15th May 2026. A disturbing news flash stopped me in the middle of my usual chores: 93 children rescued from a saree packaging unit in Surat, Gujarat. I wished Abbas had been one of them.
In a dimly lit, musty room thick with the scent of lint, I sat beside a frail child. He was huddled over his work, tracing intricate patterns of a field and flying birds, with metallic bullion threads in rich gold. He moves a fine aari needle with inconceivable dexterity to fill the patterns with sequins, beads and some precious stones on a saree stretched on the wooden frame. His fingernails were caked with yesterday’s dirt.

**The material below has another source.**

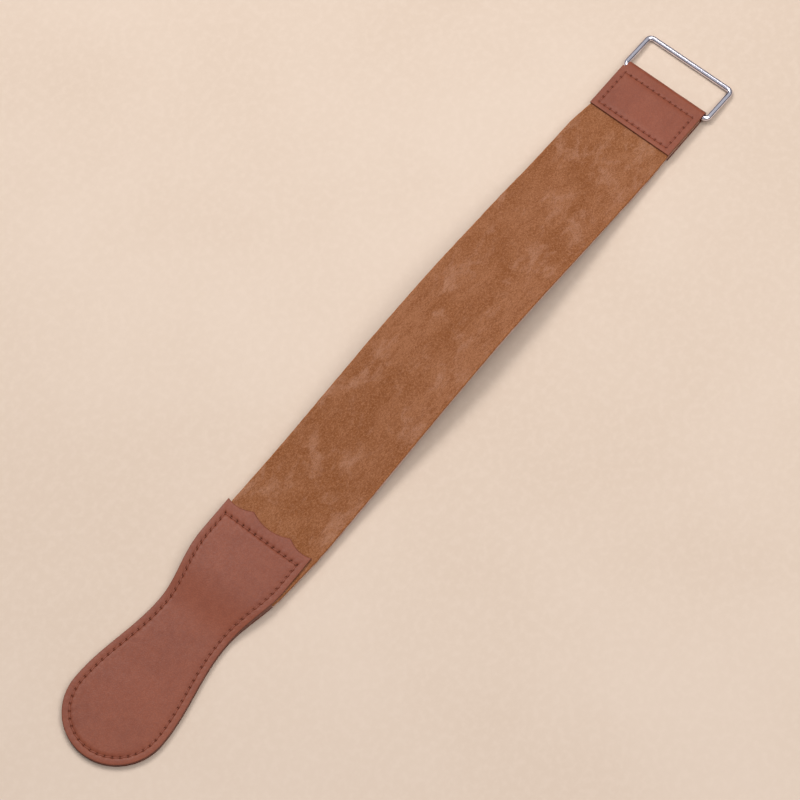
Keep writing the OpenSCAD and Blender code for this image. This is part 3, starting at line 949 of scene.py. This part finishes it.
def tab_holes(up):
    """The tab's needle holes, on the floor of the seam's groove."""
    seam = TAB_HALF - SEAM_INSET
    near, far = TAB_LOW.x + TAB_EDGE_SEAM, TAB_HIGH.x - TAB_FOLD_SEAM
    corners = [(near, -seam, TAB_SIDE_STITCHES), (far, -seam, TAB_ROW_STITCHES),
               (far, seam, TAB_SIDE_STITCHES), (near, seam, TAB_ROW_STITCHES)]
    points = []
    for k, (x, y, count) in enumerate(corners):
        to_x, to_y = corners[(k + 1) % 4][:2]
        t = np.arange(count) / count
        points.append(np.stack([lerp(x, to_x, t), lerp(y, to_y, t)], 1))
    xy = np.concatenate(points)
    z = STACK_TOP - TAB_GROOVE_DEPTH if up > 0 else TAB_GROOVE_DEPTH
    return np.column_stack([xy[:, 0], xy[:, 1] + TAB_MID_Y, np.full(len(xy), z)])


# -------------------------------- strops

def strop_edge(x, side):
    """Distance of a strop's left (1) or right (-1) edge from its middle. Inside the grip it stops just past
    the grip's outline, its corners are cut and its right edge tapers. It is trimmed to lie inside the tab."""
    local = x - FRONT_X
    half = np.where(local < 0, np.minimum(STRAP_HALF, grip_half(local) + STRAP_MARGIN), STRAP_HALF)
    half = half - STRAP_CORNER * np.clip(1 - (local + STRAP_IN) / STRAP_CORNER, 0, 1)
    if side < 0:
        half = half - STRAP_TAPER * np.clip(-local / STRAP_IN, 0, 1)
    in_tab = TAB_HALF - STRAP_MARGIN + side * (TAB_MID_Y - STRAP_MID_Y)
    return lerp(half, in_tab, np.clip((x - TAB_LOW.x) / STRAP_TRIM_LEN + 1, 0, 1))


def strop(name, low, high, material, face_up, seed):
    """One strop: a strip with rounded edges that are a little uneven, as cut leather's are. low and high are
    the heights of its faces where it lies flat. The face that shows, its upper one if face_up, has the
    rounder edges."""
    length = STRAP_OUTER_END - STRAP_INNER_END
    first, last = 1.2 * MM, length - 1 * MM
    xs = STRAP_INNER_END + edge_lines(length, STRAP_END_R, np.arange(first, last, STRAP_STEP))
    # v runs from -1 at the right edge to 1 at the left one
    middle = np.linspace(STRAP_GAP_V, 2 - STRAP_GAP_V, STRAP_LINES_ACROSS)
    vs = edge_lines(2, STRAP_SIDE_V, middle) - 1
    sides = [strop_edge(xs, side)[:, None] for side in (1, -1)]
    x, v = np.meshgrid(xs, vs, indexing="ij")
    half = np.where(v > 0, sides[0], sides[1])
    side = np.sign(v)
    cut = RAGGED * waviness(x, side, RAGGED_SIZE, seed) + WANDER * waviness(x, side, WANDER_SIZE, seed + 5)
    y = v * half + cut * np.square(v)
    from_side = (1 - np.abs(v)) * half
    free = (x > FRONT_X + STRAP_FLAT_BY_GRIP) & (x < TAB_LOW.x - STRAP_FLAT_BY_TAB)
    fade = free * ease((x - FRONT_X) / STRAP_WAVE_RAMP) * ease((TAB_LOW.x - x) / STRAP_WAVE_RAMP)
    uneven = fade * (STRAP_WAVE * waviness(x, y, STRAP_WAVE_SIZE, seed + 9))
    lift = arch(x) + uneven
    drop = rounding(from_side, STRAP_EDGE_R)
    less = drop * STRAP_INNER_ROUNDING
    top_drop, bottom_drop = (drop, less) if face_up else (less, drop)
    y = y + STRAP_MID_Y
    top = np.stack([x, y, high + lift - top_drop], -1)
    bottom = np.stack([x, y, low + lift + bottom_drop], -1)
    edge = np.clip(STRAP_EDGE_GAIN - from_side / STRAP_EDGE_SHADE, 0, 1).ravel()
    return slab(name, top, bottom, material, {"edge": np.concatenate([edge, edge])})


# -------------------------------- ring

def ring(name, material):
    """The wire, swept round its rectangle with a bend at each corner. It is turned down about its hinge until
    it touches the surface."""
    half_w = (RING_HIGH.y - RING_LOW.y) / 2 - WIRE_R
    far_x = RING_HIGH.x - WIRE_R - HINGE.x
    droop = math.atan2(HINGE.z - WIRE_R, far_x)
    length = math.hypot(far_x, HINGE.z - WIRE_R)
    near, far, out = RING_BEND_R, length - RING_BEND_R, half_w - RING_BEND_R
    # Each bend's centre, and the angle in degrees at which it starts
    centres = [(far, out, 0), (near, out, 90), (near, -out, 180), (far, -out, 270)]
    path = []
    for x, y, start in centres:
        for a in np.radians(start + np.linspace(0, 90, RING_BEND_POINTS)):
            path.append((x + RING_BEND_R * math.cos(a), y + RING_BEND_R * math.sin(a)))
    path = np.array(path)
    fine = []
    for a, b in zip(path, np.roll(path, -1, axis=0)):
        pieces = max(1, int(np.hypot(*(b - a)) / RING_STEP))
        fine += [lerp(a, b, k / pieces) for k in range(pieces)]
    path = np.array(fine)
    tangent = np.roll(path, -1, axis=0) - np.roll(path, 1, axis=0)
    tangent /= np.linalg.norm(tangent, axis=1)[:, None]
    outward = np.column_stack([tangent[:, 1], -tangent[:, 0]])
    angle = np.arange(WIRE_SIDES) * 2 * np.pi / WIRE_SIDES
    flat = path[:, None] + WIRE_R * np.cos(angle)[None, :, None] * outward[:, None]
    z = np.broadcast_to(WIRE_R * np.sin(angle), flat.shape[:2])
    c, s = math.cos(droop), math.sin(droop)
    verts = np.stack([HINGE.x + c * flat[..., 0] + s * z,
                      HINGE.y + flat[..., 1],
                      HINGE.z - s * flat[..., 0] + c * z], -1)
    faces = grid_faces(len(path), WIRE_SIDES, closed=True)
    last = (len(path) - 1) * WIRE_SIDES
    for k in range(WIRE_SIDES):
        after = (k + 1) % WIRE_SIDES
        faces.append([last + k, last + after, after, k])
    return make_object(name, verts.reshape(-1, 3), faces, material)


# -------------------------------- studio

CAMERA_AZIMUTH = math.radians(-51.08)
CAMERA_ELEVATION = math.radians(66.58)
CAMERA_DISTANCE = 1.268
CAMERA_LENS = 119.25
CAMERA_SENSOR = 36
AIM = Vector((FRONT_X + 90.54 * MM, STRAP_MID_Y - 2.8 * MM, 0))
CAMERA_AHEAD = Vector((-math.sin(CAMERA_AZIMUTH), math.cos(CAMERA_AZIMUTH), 0))
CAMERA_RIGHT = Vector((math.cos(CAMERA_AZIMUTH), math.sin(CAMERA_AZIMUTH), 0))

FLOOR_HALF = 3.0
WORLD_STRENGTH = 0.56
# The sky's colour at two heights, where 0 is the horizon and 1 is straight up
SKY = [(0.25, (0.05, 0.05, 0.06, 1)), (0.6, (0.93, 0.95, 1.0, 1))]
# Name, place (right of, beyond and above the aim), width, height, watts
LIGHTS = [("key_light", (-0.35, 0.62, 1.15), 0.9, 0.5, 11),
          ("fill_light", (0.7, -0.4, 1.3), 0.8, 0.8, 7),
          ("top_light", (0.4, 0.35, 1.1), 0.6, 0.35, 3)]


def floor_material():
    """Matt paper with faint clouds and fibres."""
    g = Graph("paper_floor")
    fibres = g.noise(260, detail=5, rough=0.6)
    clouds = g.noise(6, detail=3)
    base = g.mix(g.range(clouds, 0.3, 0.7), *PAPER_CLOUD)
    base = g.tint(base, fibres, 0.4, 0.7, 0.3, PAPER_FIBRE)
    g.set(Base_Color=base, Roughness=0.85, Normal=g.bump(fibres, 0.15, 0.1 * MM))
    return g.material


def studio():
    """A pale floor, a soft sky and three soft lights. As the camera sees them, the strongest is on the left
    beyond the object, the next is near on the right, and the smallest is on the right beyond it."""
    corners = [(FLOOR_HALF * x, FLOOR_HALF * y, 0) for x, y in ((-1, -1), (1, -1), (1, 1), (-1, 1))]
    floor = make_object("floor", corners, [[0, 1, 2, 3]], floor_material())
    world = bpy.data.worlds.new("studio")
    bpy.context.scene.world = world
    world.use_nodes = True
    tree = world.node_tree
    background = tree.nodes["Background"]
    background.inputs["Strength"].default_value = WORLD_STRENGTH
    split = tree.nodes.new("ShaderNodeSeparateXYZ")
    tree.links.new(tree.nodes.new("ShaderNodeTexCoord").outputs["Generated"], split.inputs[0])
    ramp = tree.nodes.new("ShaderNodeValToRGB")
    tree.links.new(split.outputs["Z"], ramp.inputs[0])
    tree.links.new(ramp.outputs[0], background.inputs["Color"])
    for element, (position, colour) in zip(ramp.color_ramp.elements, SKY):
        element.position = position
        element.color = colour
    for name, (across, away, up), width, height, power in LIGHTS:
        light = bpy.data.lights.new(name, "AREA")
        light.shape = "RECTANGLE"
        light.size, light.size_y = width, height
        light.energy = power
        lamp = bpy.data.objects.new(name, light)
        lamp.location = AIM + CAMERA_RIGHT * across + CAMERA_AHEAD * away + Vector((0, 0, up))
        lamp.rotation_euler = (AIM - lamp.location).to_track_quat("-Z", "Y").to_euler()
        bpy.context.scene.collection.objects.link(lamp)


def camera():
    data = bpy.data.cameras.new("camera")
    data.lens = CAMERA_LENS
    data.sensor_width = CAMERA_SENSOR
    cam = bpy.data.objects.new("camera", data)
    back = -CAMERA_AHEAD * math.cos(CAMERA_ELEVATION) + Vector((0, 0, math.sin(CAMERA_ELEVATION)))
    cam.location = AIM + back * CAMERA_DISTANCE
    cam.rotation_euler = (-back).to_track_quat("-Z", "Y").to_euler()
    bpy.context.scene.collection.objects.link(cam)
    bpy.context.scene.camera = cam


# -------------------------------- the object

def add(piece, body, slot, *nodes):
    """Puts a piece on its body in place of CAD nodes. slot is not used."""
    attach(piece, body)
    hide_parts(*nodes)


def front_underside(x, inset):
    """Height of the front cover's inner face. At the rim, behind the strops' cut ends, it reaches down to
    what lies below and closes the edge."""
    sheet = front_cover_height(x) - COVER_T
    below = np.where(x > CORE_FRONT, COVER_T, CORE_TOP)
    if inset > EDGE_R:
        return sheet
    return lerp(sheet, below, ease((STRAP_CORNER - STRAP_IN - x) / RIM_FILL_LEN))


def back_face(x):
    """Height of the back cover's outer face."""
    return np.zeros(np.shape(x))


def back_inside(x, inset):
    """Height of the back cover's inner face, the same at every inset."""
    return np.full(np.shape(x), COVER_T)


def build():
    """All pieces. The stiffener keeps its CAD shape, since only its edge shows, and gets a material."""
    leather = cover_leather()
    waxed = waxed_thread()
    add(strop("suede_strop_skin", STRAP_MID, STRAP_TOP, suede(), True, 11), "strop", "suede", "suede_strop")
    add(strop("smooth_strop_skin", STRAP_LOW, STRAP_MID, smooth_leather(), False, 17), "strop",
        "strop_leather", "smooth_strop")
    add(grip_cover("grip_front_leather", front_cover_height, front_underside, 1, leather, 2), "strop",
        "cover_leather", "grip_front_cover")
    add(grip_cover("grip_back_leather", back_face, back_inside, -1, leather, 5), "strop", "cover_leather",
        "grip_back_cover")
    add(thread("grip_front_stitches", grip_holes(front_cover_height, 1), 1, waxed), "strop", "thread",
        "grip_needle_thread")
    add(thread("grip_back_stitches", grip_holes(back_face, -1), -1, waxed), "strop", "thread",
        "grip_bobbin_thread")
    add(tab("tab_leather", leather), "strop", "cover_leather", "ring_tab")
    add(thread("tab_front_stitches", tab_holes(1), 1, waxed), "strop", "thread", "tab_needle_thread")
    add(thread("tab_back_stitches", tab_holes(-1), -1, waxed), "strop", "thread", "tab_bobbin_thread")
    add(ring("hanger_ring_wire", chrome()), "ring", "ring_metal", "hanger_ring")
    core = frame["nodes"]["grip_core"]
    core.data.materials.clear()
    core.data.materials.append(brown_board())


build()
camera()
studio()
bpy.context.scene.view_settings.view_transform = "Standard"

Abbas looked much like all the others trapped in that room then – large, hollow eyes and long, nimble fingers which the owners of the unit claimed were perfectly suited for precision work in this zari saree-making cell. Beyond a quiet nod and the methodical movement of his needles, Abbas had nothing to offer. He existed entirely outside of normal life, utterly unaware of the time, date, day or year.
“I don’t dream of going to school,” he said. “And I don’t go flying kites,” he whispered when I persisted gently with my questions. He was keeping his destitute family afloat. He told me that at night he sleeps either on the floor between the very frames he works on by day, or out on the concrete footpaths just outside the shutters. The grey ceiling of this dingy and poorly ventilated manufacturing cell was Abbas’ sky. I don’t think he had ever got to step out of from the unit.
But Abbas has travelled with me in my thoughts since then. When I saw the news, I wanted to turn the headlines into a song. To anchor the grief to a C Minor on the guitar. But the metaphor fell flat, refusing to carry the raw, suffocating weight I carried home the day I’d met him.